- GOAL
Which lines hold the word "hinge"? Show each of them.

- DATA BLOCK

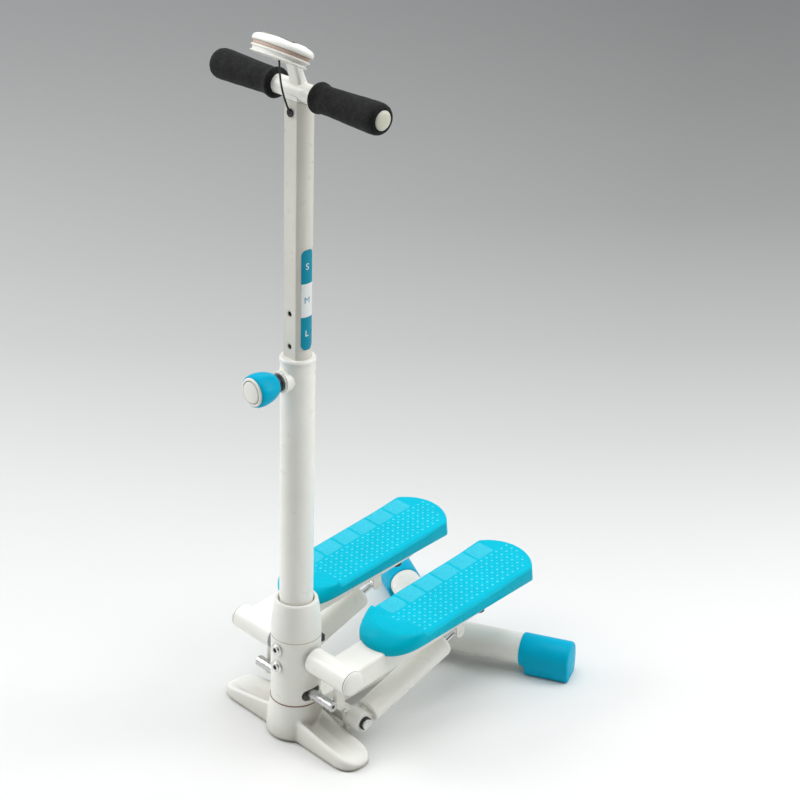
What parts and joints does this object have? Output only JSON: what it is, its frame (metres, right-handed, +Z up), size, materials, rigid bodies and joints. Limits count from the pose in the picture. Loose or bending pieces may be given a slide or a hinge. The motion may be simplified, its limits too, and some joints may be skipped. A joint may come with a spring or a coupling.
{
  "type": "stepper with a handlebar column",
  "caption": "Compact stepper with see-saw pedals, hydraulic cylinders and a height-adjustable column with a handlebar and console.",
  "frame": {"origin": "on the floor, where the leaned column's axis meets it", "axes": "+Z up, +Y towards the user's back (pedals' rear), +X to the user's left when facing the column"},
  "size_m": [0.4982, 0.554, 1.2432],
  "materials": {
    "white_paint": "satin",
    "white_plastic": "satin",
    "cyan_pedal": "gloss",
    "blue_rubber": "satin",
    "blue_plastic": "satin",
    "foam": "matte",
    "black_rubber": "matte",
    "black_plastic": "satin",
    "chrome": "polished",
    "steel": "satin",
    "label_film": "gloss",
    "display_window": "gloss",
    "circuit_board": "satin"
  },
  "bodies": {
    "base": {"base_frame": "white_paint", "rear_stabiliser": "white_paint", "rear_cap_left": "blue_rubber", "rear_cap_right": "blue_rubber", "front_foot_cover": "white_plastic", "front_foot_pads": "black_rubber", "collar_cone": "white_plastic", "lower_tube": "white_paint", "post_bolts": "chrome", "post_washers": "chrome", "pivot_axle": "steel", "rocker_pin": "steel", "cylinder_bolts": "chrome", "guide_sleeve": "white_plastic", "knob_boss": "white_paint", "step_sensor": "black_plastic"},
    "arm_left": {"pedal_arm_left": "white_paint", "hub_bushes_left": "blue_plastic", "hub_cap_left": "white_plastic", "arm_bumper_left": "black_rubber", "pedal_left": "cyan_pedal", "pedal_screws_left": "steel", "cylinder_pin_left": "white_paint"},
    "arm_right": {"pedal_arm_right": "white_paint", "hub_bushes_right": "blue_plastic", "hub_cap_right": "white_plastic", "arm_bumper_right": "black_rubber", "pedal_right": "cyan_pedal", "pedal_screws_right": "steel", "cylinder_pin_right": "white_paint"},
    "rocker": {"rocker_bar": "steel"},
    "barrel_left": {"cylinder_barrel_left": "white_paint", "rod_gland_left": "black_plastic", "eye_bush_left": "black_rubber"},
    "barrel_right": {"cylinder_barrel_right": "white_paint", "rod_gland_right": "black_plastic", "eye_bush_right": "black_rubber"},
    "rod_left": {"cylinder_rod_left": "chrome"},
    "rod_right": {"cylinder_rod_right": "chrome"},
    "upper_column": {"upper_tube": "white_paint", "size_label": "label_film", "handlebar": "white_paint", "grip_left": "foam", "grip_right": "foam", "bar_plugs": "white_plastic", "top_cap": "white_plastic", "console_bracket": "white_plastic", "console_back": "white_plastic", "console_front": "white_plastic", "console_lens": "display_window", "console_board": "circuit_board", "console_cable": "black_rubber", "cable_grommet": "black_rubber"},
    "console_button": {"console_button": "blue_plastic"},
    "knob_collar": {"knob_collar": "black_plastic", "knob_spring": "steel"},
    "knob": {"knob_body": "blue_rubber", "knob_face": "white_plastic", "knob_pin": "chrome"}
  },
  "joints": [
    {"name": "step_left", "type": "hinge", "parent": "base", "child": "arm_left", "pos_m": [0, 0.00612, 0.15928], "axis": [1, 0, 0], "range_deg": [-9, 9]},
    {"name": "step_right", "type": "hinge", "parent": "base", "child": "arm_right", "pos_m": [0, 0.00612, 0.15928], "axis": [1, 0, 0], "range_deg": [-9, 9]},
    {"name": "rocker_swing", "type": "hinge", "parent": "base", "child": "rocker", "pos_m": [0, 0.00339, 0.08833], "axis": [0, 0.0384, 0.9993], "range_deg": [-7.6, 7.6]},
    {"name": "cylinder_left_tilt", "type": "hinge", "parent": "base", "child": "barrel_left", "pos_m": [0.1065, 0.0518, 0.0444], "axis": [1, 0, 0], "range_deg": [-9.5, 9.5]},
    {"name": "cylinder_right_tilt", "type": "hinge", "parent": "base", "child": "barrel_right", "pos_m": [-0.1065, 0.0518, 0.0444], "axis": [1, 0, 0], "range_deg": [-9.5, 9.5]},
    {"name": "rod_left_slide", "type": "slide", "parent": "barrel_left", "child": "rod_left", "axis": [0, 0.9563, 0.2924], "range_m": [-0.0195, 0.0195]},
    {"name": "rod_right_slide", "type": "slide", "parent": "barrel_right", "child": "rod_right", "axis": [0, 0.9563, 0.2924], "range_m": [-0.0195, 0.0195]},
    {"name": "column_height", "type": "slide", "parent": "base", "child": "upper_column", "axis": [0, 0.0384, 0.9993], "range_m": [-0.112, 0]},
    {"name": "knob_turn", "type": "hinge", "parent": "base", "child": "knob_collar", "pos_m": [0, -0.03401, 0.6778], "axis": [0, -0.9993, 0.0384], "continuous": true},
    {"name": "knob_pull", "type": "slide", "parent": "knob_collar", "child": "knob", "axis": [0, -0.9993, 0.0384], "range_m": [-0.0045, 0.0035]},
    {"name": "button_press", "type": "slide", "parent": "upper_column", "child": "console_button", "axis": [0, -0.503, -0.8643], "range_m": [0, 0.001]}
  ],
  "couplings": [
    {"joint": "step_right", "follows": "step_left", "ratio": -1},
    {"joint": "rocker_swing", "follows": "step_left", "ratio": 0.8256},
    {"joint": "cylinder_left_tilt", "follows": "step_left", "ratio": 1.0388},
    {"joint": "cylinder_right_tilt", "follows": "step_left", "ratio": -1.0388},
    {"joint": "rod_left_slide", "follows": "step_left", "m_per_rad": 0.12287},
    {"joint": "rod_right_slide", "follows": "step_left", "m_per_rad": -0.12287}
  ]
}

- THE RESPONSE
What parts and joints does this object have? Output only JSON: what it is, its frame (metres, right-handed, +Z up), size, materials, rigid bodies and joints. Limits count from the pose in the picture. Loose or bending pieces may be given a slide or a hinge. The motion may be simplified, its limits too, and some joints may be skipped. A joint may come with a spring or a coupling.
    {"name": "step_left", "type": "hinge", "parent": "base", "child": "arm_left", "pos_m": [0, 0.00612, 0.15928], "axis": [1, 0, 0], "range_deg": [-9, 9]},
    {"name": "step_right", "type": "hinge", "parent": "base", "child": "arm_right", "pos_m": [0, 0.00612, 0.15928], "axis": [1, 0, 0], "range_deg": [-9, 9]},
    {"name": "rocker_swing", "type": "hinge", "parent": "base", "child": "rocker", "pos_m": [0, 0.00339, 0.08833], "axis": [0, 0.0384, 0.9993], "range_deg": [-7.6, 7.6]},
    {"name": "cylinder_left_tilt", "type": "hinge", "parent": "base", "child": "barrel_left", "pos_m": [0.1065, 0.0518, 0.0444], "axis": [1, 0, 0], "range_deg": [-9.5, 9.5]},
    {"name": "cylinder_right_tilt", "type": "hinge", "parent": "base", "child": "barrel_right", "pos_m": [-0.1065, 0.0518, 0.0444], "axis": [1, 0, 0], "range_deg": [-9.5, 9.5]},
    {"name": "knob_turn", "type": "hinge", "parent": "base", "child": "knob_collar", "pos_m": [0, -0.03401, 0.6778], "axis": [0, -0.9993, 0.0384], "continuous": true},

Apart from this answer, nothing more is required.